Вынимаю из внутреннего кармана пальто портмоне и отстёгиваю дворнику пятнадцать тысяч.
Может, его следует взять ко мне на работу, коммерсантом? Вон, как лихо он поднял ставку за свои слова в три раза! А ведь ещё ни слова ни сказал! Рта не раскрыл!
Вот это я понимаю, опыт.
Мужик хватает жадными чёрными ручонками красные ассигнации и суёт их в карман потрёпанного ватника. Потом, оглядевшись по сторонам и понизив голос на полтона, начинает рассказ.
– Смена моя начинается в семь утра. Вышел я, как обычно, лопату взял, и давай ей махать, дорожку от снега чистить.
Фыркаю. Ладно, пока ничего интересного.
– Снега за ночь навалило – просто прорва! Вот врут синоптики про глобальное потепление! То лужи, то снег. Невозможно же так жить. Устал я одежду менять с весенней на зимнюю!

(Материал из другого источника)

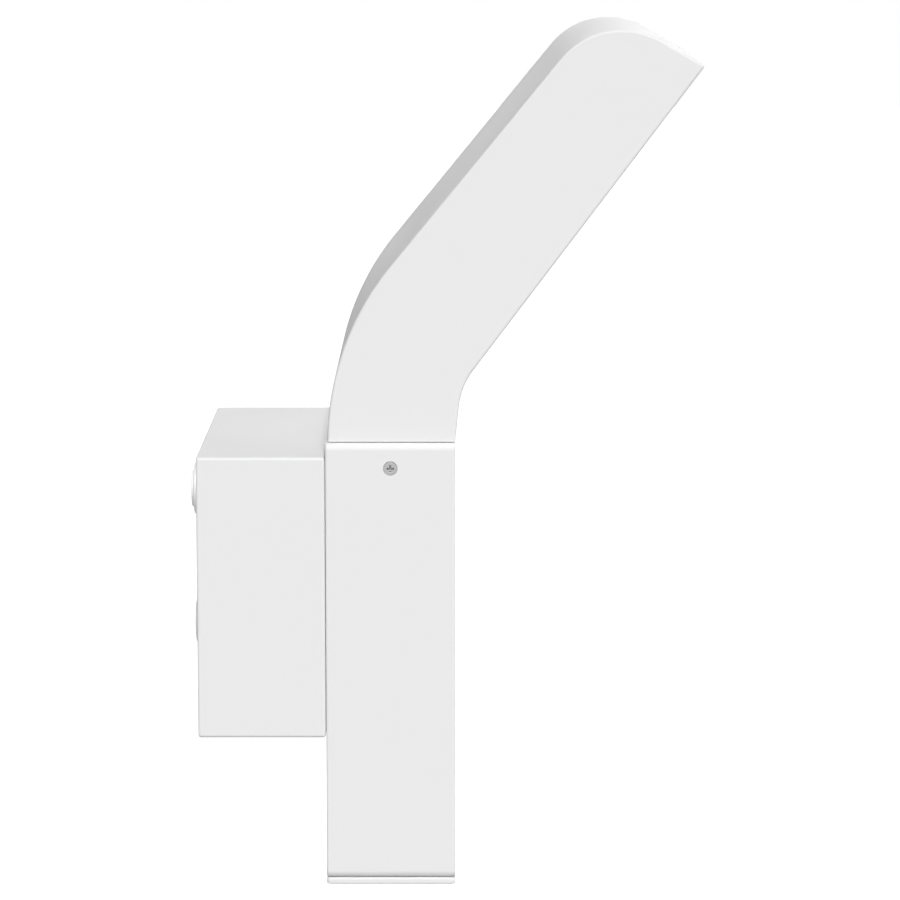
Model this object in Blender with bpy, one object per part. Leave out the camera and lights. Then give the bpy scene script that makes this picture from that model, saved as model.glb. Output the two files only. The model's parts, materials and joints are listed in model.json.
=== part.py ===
"""Outdoor wall light: a rear junction box, an upright post and a bent head that lights the path.

Metres, +Z up. The wall is the plane y = 0 and the light stands out from it along -Y. The origin is
the middle of the wall plate's rear face. In names, u is the distance from the wall, so y = -u.
"""
import math

import bmesh
import bpy
from mathutils import Matrix, Vector

# Fits and clearances
GAP = 0.0003
SCREW_GAP = 0.0002
SEAM_GAP = 0.0004
OVERLAP = 0.0006
OVERRUN = 0.0015

# Rear box
BODY_WIDTH = 0.1000
BOX_DEPTH = 0.0356
BOX_HEIGHT = 0.0797
BOX_WALL = 0.0025
BOX_FRONT_WALL = 0.0030
EDGE_RADIUS = 0.0009

# Wall plate and its seal
PLATE_THICKNESS = 0.0020
WALL_SEAL_WIDTH = 0.0020
WALL_SEAL_THICKNESS = 0.0025
PLATE_CORNER_RADIUS = 0.0030
SLOT_SPACING = 0.0603
SLOT_LENGTH = 0.0140
SLOT_WIDTH = 0.0052
TAB_WIDTH = 0.0120
TAB_REACH = 0.0120
TAB_INSET = 0.0008
TAB_SIDE_INSET = 0.0149

# Cable entries in the wall plate
UPPER_ENTRY_INSET = 0.01165
LOWER_ENTRY_INSET = 0.01875
ENTRY_RADIUS = 0.0076
ENTRY_NOSE = 0.0041
ENTRY_BOSS_RADIUS = 0.0054
ENTRY_BOSS_HEIGHT = 0.0007
ENTRY_FLANGE = 0.0019
ENTRY_FLANGE_THICKNESS = 0.0017
ENTRY_SKIN = 0.0012
ENTRY_BORE_RADIUS = 0.0042
BLANK_RADIUS = 0.0064
BLANK_NOSE = 0.0038

# Cable clamp inside the box
CLAMP_HEIGHT_ABOVE_CENTRE = 0.0075
CLAMP_LENGTH = 0.0260
CLAMP_WIDTH = 0.0070
CLAMP_THICKNESS = 0.0030
CLAMP_FOOT_HEIGHT = 0.0050
CLAMP_FOOT_RADIUS = 0.0031
CLAMP_SCREW_SPREAD = 0.0180
CLAMP_NOTCH_RADIUS = 0.0038

# Terminal block and earth point, on the inside of the box's front wall
TERMINAL_LENGTH = 0.0300
TERMINAL_HEIGHT = 0.0150
TERMINAL_DEPTH = 0.0150
TERMINAL_CENTRE_Z = -0.0140
TERMINAL_FOOT_HEIGHT = 0.0020
TERMINAL_FOOT_RADIUS = 0.0028
TERMINAL_PITCH = 0.0100
TERMINAL_WELL_RADIUS = 0.0021
TERMINAL_WELL_DEPTH = 0.0050
TERMINAL_WELL_DROP = 0.0040
TERMINAL_SCREW_HEIGHT = 0.0030
TERMINAL_PORT_DEPTH = 0.0030
EARTH_X = 0.0290
EARTH_Z = 0.0040
EARTH_BOSS_RADIUS = 0.0040
EARTH_BOSS_HEIGHT = 0.0040
LUG_THICKNESS = 0.0010
LUG_RADIUS = 0.0036
LUG_BARREL_LENGTH = 0.0050
LUG_BARREL_RADIUS = 0.0016

# Passage for the wires between the box and the post
PASSAGE_Z = 0.0110
PASSAGE_RADIUS = 0.0066
BUSH_WALL = 0.0018
BUSH_FLANGE = 0.0020
BUSH_FLANGE_THICKNESS = 0.0014
PASSAGE_SEAL_RADIUS = 0.0125
PASSAGE_SEAL_WIDTH = 0.0020
PASSAGE_SEAL_THICKNESS = 0.0012

# Post
BOX_POST_GAP = 0.00035
POST_DEPTH = 0.0362
POST_RISE = 0.00385
POST_LENGTH = 0.1239
POST_WALL = 0.0028
POST_END_RADIUS = 0.0020
BOX_BOLT_SIDE_INSET = 0.0065
BOX_BOLT_UNDER_SPIGOT = 0.0096
BOX_BOLT_LOWER_INSET = 0.00935
BOX_BOLT_BOSS_RADIUS = 0.0036
BOX_BOLT_BOSS_HEIGHT = 0.0080
CORNER_BLOCK = 0.0084
CORNER_BLOCK_HEIGHT = 0.0120

# Seal rings that run round a plug inside the post
RING_GROOVE_DEPTH = 0.0014
RING_GROOVE_HEIGHT = 0.0020
RING_SETBACK = 0.0010
PLUG_GAP = 0.0004

# Bottom cap
CAP_THICKNESS = 0.0016
CAP_EDGE_RADIUS = 0.0005
CAP_PLUG_HEIGHT = 0.0036
CAP_PLUG_WALL = 0.0090

# Driver inside the post
DRIVER_SIDE_ROOM = 0.0142
DRIVER_FRONT_ROOM = 0.0063
DRIVER_LOWER_ROOM = 0.0132
DRIVER_TOP_Z = -0.0090
DRIVER_CORNER_RADIUS = 0.0020
DRIVER_LUG_WIDTH = 0.0100
DRIVER_LUG_LENGTH = 0.0080
DRIVER_LUG_THICKNESS = 0.0020
DRIVER_FOOT_HEIGHT = 0.0040
DRIVER_FOOT_RADIUS = 0.0036
DRIVER_GLAND_RADIUS = 0.0024
DRIVER_GLAND_HEIGHT = 0.0020
DRIVER_PORT_SPREAD = 0.0240

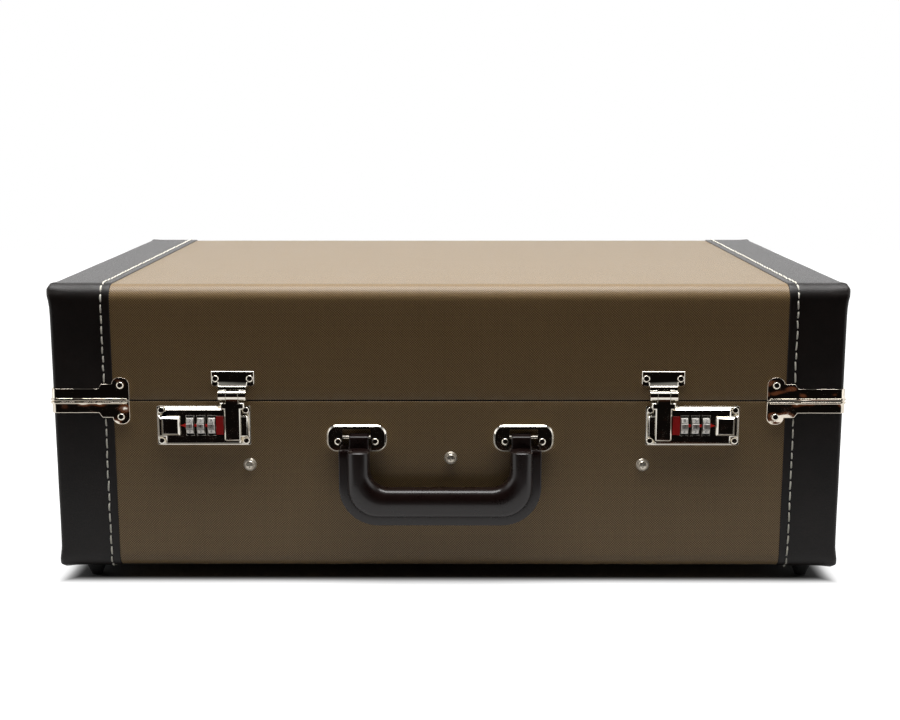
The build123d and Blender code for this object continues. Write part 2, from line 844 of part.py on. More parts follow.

Окидываю алкоголика быстрым взглядом, и приподнимаю брови вверх, иронично выдыхая:
– А что, есть демисезонный ватник?
– А то! Это ж рабочая форма. У нас – всё строго. Весна – весенняя, зима – зимняя роба. У начальства не забалуешь.
Сплёвываю на землю, цокая языком:
– Ты не отвлекайся. А то деньги получил, а ничего существенного не сказал.
– Это так, для полноты картины.
– Пофиг мне на твою картину. Про девчонку рассказывай.
– Ну, как хочешь.
Шумно вздыхая, насупливая взгляд. Но мне пофиг на тонкую душу дворника. Меня интересует только Мила, а не обиды незнакомого пьянчужки, который нашёл лишние уши для своих философских рассказов.
– Вдруг вижу, бредёт по тропинке барышня. Вроде симпатичная, а одета уж больно плохо. Куртка ещё такая яркая, как пожар. У меня аж в висках заломило от цвета и в глазах зарябило.
– Утром, небось, выпил?
– Только рюмочку, для хорошего дня.
– Ну, вот поэтому и зарябило у тебя в глазах.
– Ты врач, что ли?
– Нет.
– Тогда молчи и слушай.
Закатываю глаза.
О, Боже, Митрофанов…
Когда такое было, чтобы полупьяный бомж смел затыкать мне рот, да ещё и ставил на место? Это уже дно, наверное. Самое дно. А кто меня туда опустил?
Милочка.
Чёртова девка. Найду – трахну так, что у неё самой в глазах зарябит, как у этого алкаша.
– Ну, я посторонился, дал девушке пройти. Я ж всё-таки мужчина, джентльмен. А она даже на меня не взглянула. Шла, глаза в тропинку уткнула. Молча так, нелюдимо.